[Stored data]
━━━━━━━━━━━━━━━━━━━━━━━━━━━━━━

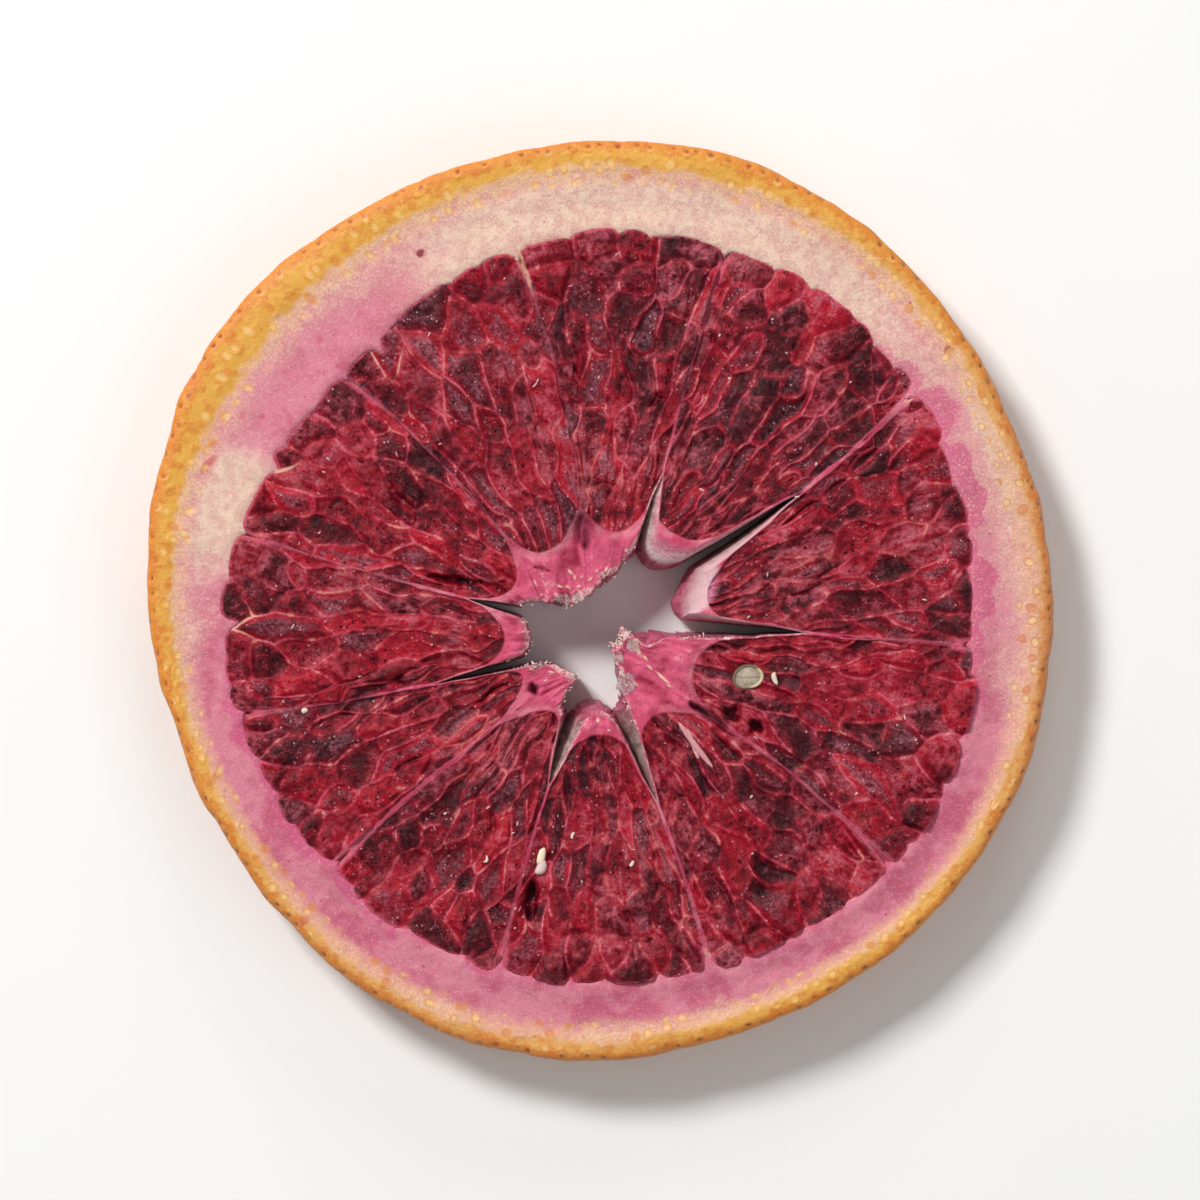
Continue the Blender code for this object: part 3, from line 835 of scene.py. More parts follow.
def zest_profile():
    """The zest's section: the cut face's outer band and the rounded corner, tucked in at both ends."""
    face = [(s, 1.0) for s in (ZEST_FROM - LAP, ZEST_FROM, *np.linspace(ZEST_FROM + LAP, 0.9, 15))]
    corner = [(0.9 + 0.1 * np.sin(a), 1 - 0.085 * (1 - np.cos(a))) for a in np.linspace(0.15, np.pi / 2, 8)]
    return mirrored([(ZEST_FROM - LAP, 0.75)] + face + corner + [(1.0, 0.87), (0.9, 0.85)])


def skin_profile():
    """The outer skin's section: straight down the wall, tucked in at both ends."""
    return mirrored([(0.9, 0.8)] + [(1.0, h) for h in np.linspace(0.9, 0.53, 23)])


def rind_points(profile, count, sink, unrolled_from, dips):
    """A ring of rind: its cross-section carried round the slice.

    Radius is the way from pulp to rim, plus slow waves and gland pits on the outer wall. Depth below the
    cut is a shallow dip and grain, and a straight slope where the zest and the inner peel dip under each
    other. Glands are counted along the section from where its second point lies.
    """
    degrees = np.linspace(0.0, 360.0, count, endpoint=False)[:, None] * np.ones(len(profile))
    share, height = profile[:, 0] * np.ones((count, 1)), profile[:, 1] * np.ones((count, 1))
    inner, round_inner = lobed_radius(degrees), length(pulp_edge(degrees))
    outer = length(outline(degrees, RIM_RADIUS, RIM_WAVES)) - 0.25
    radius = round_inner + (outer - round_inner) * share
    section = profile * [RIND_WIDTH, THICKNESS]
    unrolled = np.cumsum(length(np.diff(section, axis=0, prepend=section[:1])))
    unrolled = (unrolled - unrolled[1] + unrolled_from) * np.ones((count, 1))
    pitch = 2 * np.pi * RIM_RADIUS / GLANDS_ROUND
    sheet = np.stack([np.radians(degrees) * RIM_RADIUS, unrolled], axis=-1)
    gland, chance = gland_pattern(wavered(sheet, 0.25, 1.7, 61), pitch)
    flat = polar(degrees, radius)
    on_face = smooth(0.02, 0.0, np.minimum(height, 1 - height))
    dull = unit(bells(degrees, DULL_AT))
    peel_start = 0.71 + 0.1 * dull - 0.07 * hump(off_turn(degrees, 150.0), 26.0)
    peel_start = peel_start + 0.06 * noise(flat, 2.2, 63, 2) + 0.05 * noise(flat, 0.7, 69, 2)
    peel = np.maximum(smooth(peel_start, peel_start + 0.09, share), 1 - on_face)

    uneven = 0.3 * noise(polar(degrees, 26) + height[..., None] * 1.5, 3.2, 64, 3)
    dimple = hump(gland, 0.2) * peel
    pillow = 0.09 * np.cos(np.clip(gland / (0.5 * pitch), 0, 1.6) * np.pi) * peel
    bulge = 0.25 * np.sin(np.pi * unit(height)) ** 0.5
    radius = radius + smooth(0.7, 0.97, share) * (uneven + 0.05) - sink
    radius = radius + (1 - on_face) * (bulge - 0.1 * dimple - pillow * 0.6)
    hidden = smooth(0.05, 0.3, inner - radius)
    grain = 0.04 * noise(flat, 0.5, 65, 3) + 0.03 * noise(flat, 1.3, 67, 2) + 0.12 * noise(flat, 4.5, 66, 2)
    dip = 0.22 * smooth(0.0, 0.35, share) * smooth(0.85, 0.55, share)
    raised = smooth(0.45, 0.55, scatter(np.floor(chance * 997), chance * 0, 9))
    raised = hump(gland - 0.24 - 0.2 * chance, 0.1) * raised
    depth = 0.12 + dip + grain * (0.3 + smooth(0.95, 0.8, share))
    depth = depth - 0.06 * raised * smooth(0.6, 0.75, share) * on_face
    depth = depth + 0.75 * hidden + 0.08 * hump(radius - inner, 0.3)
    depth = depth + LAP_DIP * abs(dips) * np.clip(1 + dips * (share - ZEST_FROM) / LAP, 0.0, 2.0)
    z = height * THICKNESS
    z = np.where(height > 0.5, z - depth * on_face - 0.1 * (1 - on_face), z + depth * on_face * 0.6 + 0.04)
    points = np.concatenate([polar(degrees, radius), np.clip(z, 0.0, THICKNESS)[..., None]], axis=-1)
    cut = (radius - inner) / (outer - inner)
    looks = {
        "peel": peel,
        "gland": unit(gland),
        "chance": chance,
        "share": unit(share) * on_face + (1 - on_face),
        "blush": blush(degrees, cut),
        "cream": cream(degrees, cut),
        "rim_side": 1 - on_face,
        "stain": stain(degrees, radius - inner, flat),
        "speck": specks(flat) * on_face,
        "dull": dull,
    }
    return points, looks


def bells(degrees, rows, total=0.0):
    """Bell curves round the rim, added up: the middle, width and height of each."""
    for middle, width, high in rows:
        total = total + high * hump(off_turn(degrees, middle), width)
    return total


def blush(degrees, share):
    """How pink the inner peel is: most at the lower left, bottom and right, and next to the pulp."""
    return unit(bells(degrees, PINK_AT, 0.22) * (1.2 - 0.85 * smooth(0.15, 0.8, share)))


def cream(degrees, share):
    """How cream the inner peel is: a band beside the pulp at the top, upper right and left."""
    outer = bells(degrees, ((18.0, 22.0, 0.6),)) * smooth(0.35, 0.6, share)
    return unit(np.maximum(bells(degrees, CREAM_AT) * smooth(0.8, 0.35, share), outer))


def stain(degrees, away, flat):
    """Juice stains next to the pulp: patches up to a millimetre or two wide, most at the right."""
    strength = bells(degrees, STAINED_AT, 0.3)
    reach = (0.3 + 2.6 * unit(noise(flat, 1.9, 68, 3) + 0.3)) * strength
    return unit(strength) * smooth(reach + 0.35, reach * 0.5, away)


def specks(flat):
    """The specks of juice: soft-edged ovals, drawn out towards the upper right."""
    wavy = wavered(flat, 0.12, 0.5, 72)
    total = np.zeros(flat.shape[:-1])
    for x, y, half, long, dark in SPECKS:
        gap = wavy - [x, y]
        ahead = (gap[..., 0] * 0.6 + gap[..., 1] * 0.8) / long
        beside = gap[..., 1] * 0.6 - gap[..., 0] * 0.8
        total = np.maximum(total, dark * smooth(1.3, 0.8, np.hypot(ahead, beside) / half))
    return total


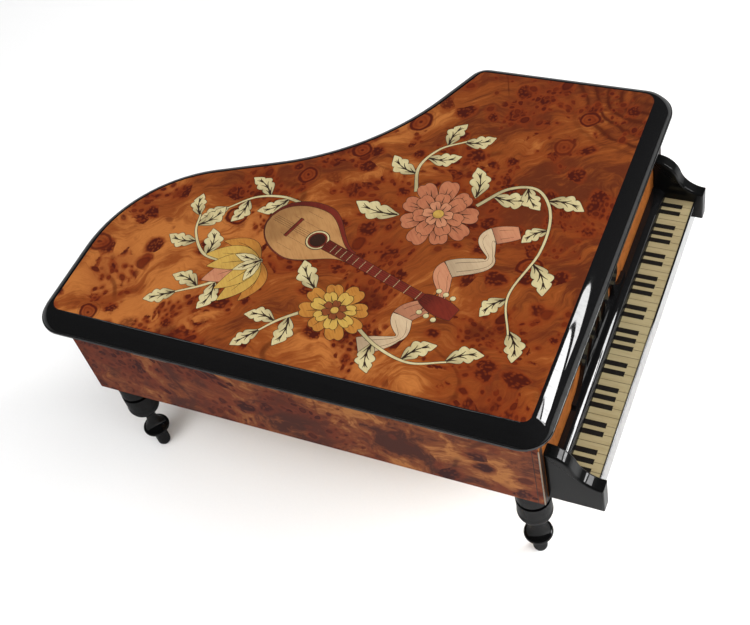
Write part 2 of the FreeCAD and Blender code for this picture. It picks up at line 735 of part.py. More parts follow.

━━━━━━━━━━━━━━━━━━━━━━━━━━━━━━

Each record must be returned exactly as it is written.

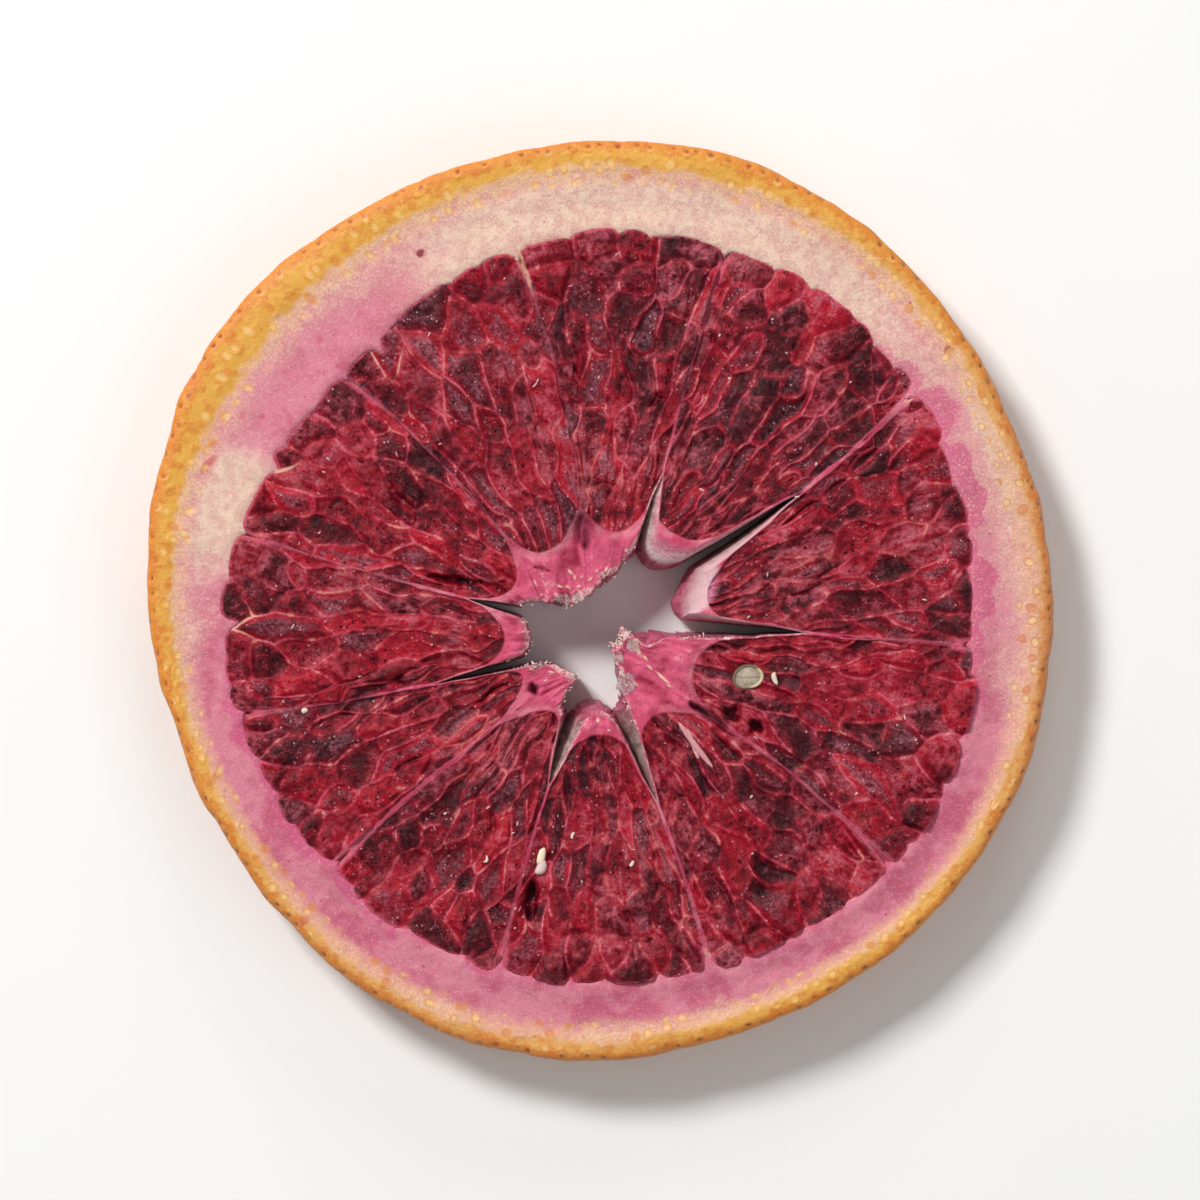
Continue the Blender code for this object: part 3, from line 835 of scene.py. More parts follow.
def zest_profile():
    """The zest's section: the cut face's outer band and the rounded corner, tucked in at both ends."""
    face = [(s, 1.0) for s in (ZEST_FROM - LAP, ZEST_FROM, *np.linspace(ZEST_FROM + LAP, 0.9, 15))]
    corner = [(0.9 + 0.1 * np.sin(a), 1 - 0.085 * (1 - np.cos(a))) for a in np.linspace(0.15, np.pi / 2, 8)]
    return mirrored([(ZEST_FROM - LAP, 0.75)] + face + corner + [(1.0, 0.87), (0.9, 0.85)])


def skin_profile():
    """The outer skin's section: straight down the wall, tucked in at both ends."""
    return mirrored([(0.9, 0.8)] + [(1.0, h) for h in np.linspace(0.9, 0.53, 23)])


def rind_points(profile, count, sink, unrolled_from, dips):
    """A ring of rind: its cross-section carried round the slice.

    Radius is the way from pulp to rim, plus slow waves and gland pits on the outer wall. Depth below the
    cut is a shallow dip and grain, and a straight slope where the zest and the inner peel dip under each
    other. Glands are counted along the section from where its second point lies.
    """
    degrees = np.linspace(0.0, 360.0, count, endpoint=False)[:, None] * np.ones(len(profile))
    share, height = profile[:, 0] * np.ones((count, 1)), profile[:, 1] * np.ones((count, 1))
    inner, round_inner = lobed_radius(degrees), length(pulp_edge(degrees))
    outer = length(outline(degrees, RIM_RADIUS, RIM_WAVES)) - 0.25
    radius = round_inner + (outer - round_inner) * share
    section = profile * [RIND_WIDTH, THICKNESS]
    unrolled = np.cumsum(length(np.diff(section, axis=0, prepend=section[:1])))
    unrolled = (unrolled - unrolled[1] + unrolled_from) * np.ones((count, 1))
    pitch = 2 * np.pi * RIM_RADIUS / GLANDS_ROUND
    sheet = np.stack([np.radians(degrees) * RIM_RADIUS, unrolled], axis=-1)
    gland, chance = gland_pattern(wavered(sheet, 0.25, 1.7, 61), pitch)
    flat = polar(degrees, radius)
    on_face = smooth(0.02, 0.0, np.minimum(height, 1 - height))
    dull = unit(bells(degrees, DULL_AT))
    peel_start = 0.71 + 0.1 * dull - 0.07 * hump(off_turn(degrees, 150.0), 26.0)
    peel_start = peel_start + 0.06 * noise(flat, 2.2, 63, 2) + 0.05 * noise(flat, 0.7, 69, 2)
    peel = np.maximum(smooth(peel_start, peel_start + 0.09, share), 1 - on_face)

    uneven = 0.3 * noise(polar(degrees, 26) + height[..., None] * 1.5, 3.2, 64, 3)
    dimple = hump(gland, 0.2) * peel
    pillow = 0.09 * np.cos(np.clip(gland / (0.5 * pitch), 0, 1.6) * np.pi) * peel
    bulge = 0.25 * np.sin(np.pi * unit(height)) ** 0.5
    radius = radius + smooth(0.7, 0.97, share) * (uneven + 0.05) - sink
    radius = radius + (1 - on_face) * (bulge - 0.1 * dimple - pillow * 0.6)
    hidden = smooth(0.05, 0.3, inner - radius)
    grain = 0.04 * noise(flat, 0.5, 65, 3) + 0.03 * noise(flat, 1.3, 67, 2) + 0.12 * noise(flat, 4.5, 66, 2)
    dip = 0.22 * smooth(0.0, 0.35, share) * smooth(0.85, 0.55, share)
    raised = smooth(0.45, 0.55, scatter(np.floor(chance * 997), chance * 0, 9))
    raised = hump(gland - 0.24 - 0.2 * chance, 0.1) * raised
    depth = 0.12 + dip + grain * (0.3 + smooth(0.95, 0.8, share))
    depth = depth - 0.06 * raised * smooth(0.6, 0.75, share) * on_face
    depth = depth + 0.75 * hidden + 0.08 * hump(radius - inner, 0.3)
    depth = depth + LAP_DIP * abs(dips) * np.clip(1 + dips * (share - ZEST_FROM) / LAP, 0.0, 2.0)
    z = height * THICKNESS
    z = np.where(height > 0.5, z - depth * on_face - 0.1 * (1 - on_face), z + depth * on_face * 0.6 + 0.04)
    points = np.concatenate([polar(degrees, radius), np.clip(z, 0.0, THICKNESS)[..., None]], axis=-1)
    cut = (radius - inner) / (outer - inner)
    looks = {
        "peel": peel,
        "gland": unit(gland),
        "chance": chance,
        "share": unit(share) * on_face + (1 - on_face),
        "blush": blush(degrees, cut),
        "cream": cream(degrees, cut),
        "rim_side": 1 - on_face,
        "stain": stain(degrees, radius - inner, flat),
        "speck": specks(flat) * on_face,
        "dull": dull,
    }
    return points, looks


def bells(degrees, rows, total=0.0):
    """Bell curves round the rim, added up: the middle, width and height of each."""
    for middle, width, high in rows:
        total = total + high * hump(off_turn(degrees, middle), width)
    return total


def blush(degrees, share):
    """How pink the inner peel is: most at the lower left, bottom and right, and next to the pulp."""
    return unit(bells(degrees, PINK_AT, 0.22) * (1.2 - 0.85 * smooth(0.15, 0.8, share)))


def cream(degrees, share):
    """How cream the inner peel is: a band beside the pulp at the top, upper right and left."""
    outer = bells(degrees, ((18.0, 22.0, 0.6),)) * smooth(0.35, 0.6, share)
    return unit(np.maximum(bells(degrees, CREAM_AT) * smooth(0.8, 0.35, share), outer))


def stain(degrees, away, flat):
    """Juice stains next to the pulp: patches up to a millimetre or two wide, most at the right."""
    strength = bells(degrees, STAINED_AT, 0.3)
    reach = (0.3 + 2.6 * unit(noise(flat, 1.9, 68, 3) + 0.3)) * strength
    return unit(strength) * smooth(reach + 0.35, reach * 0.5, away)


def specks(flat):
    """The specks of juice: soft-edged ovals, drawn out towards the upper right."""
    wavy = wavered(flat, 0.12, 0.5, 72)
    total = np.zeros(flat.shape[:-1])
    for x, y, half, long, dark in SPECKS:
        gap = wavy - [x, y]
        ahead = (gap[..., 0] * 0.6 + gap[..., 1] * 0.8) / long
        beside = gap[..., 1] * 0.6 - gap[..., 0] * 0.8
        total = np.maximum(total, dark * smooth(1.3, 0.8, np.hypot(ahead, beside) / half))
    return total


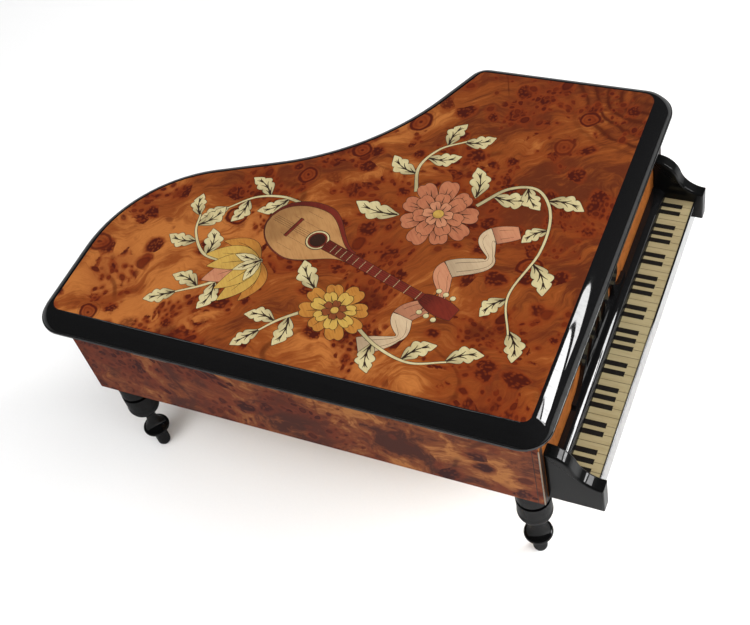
Write part 2 of the FreeCAD and Blender code for this picture. It picks up at line 735 of part.py. More parts follow.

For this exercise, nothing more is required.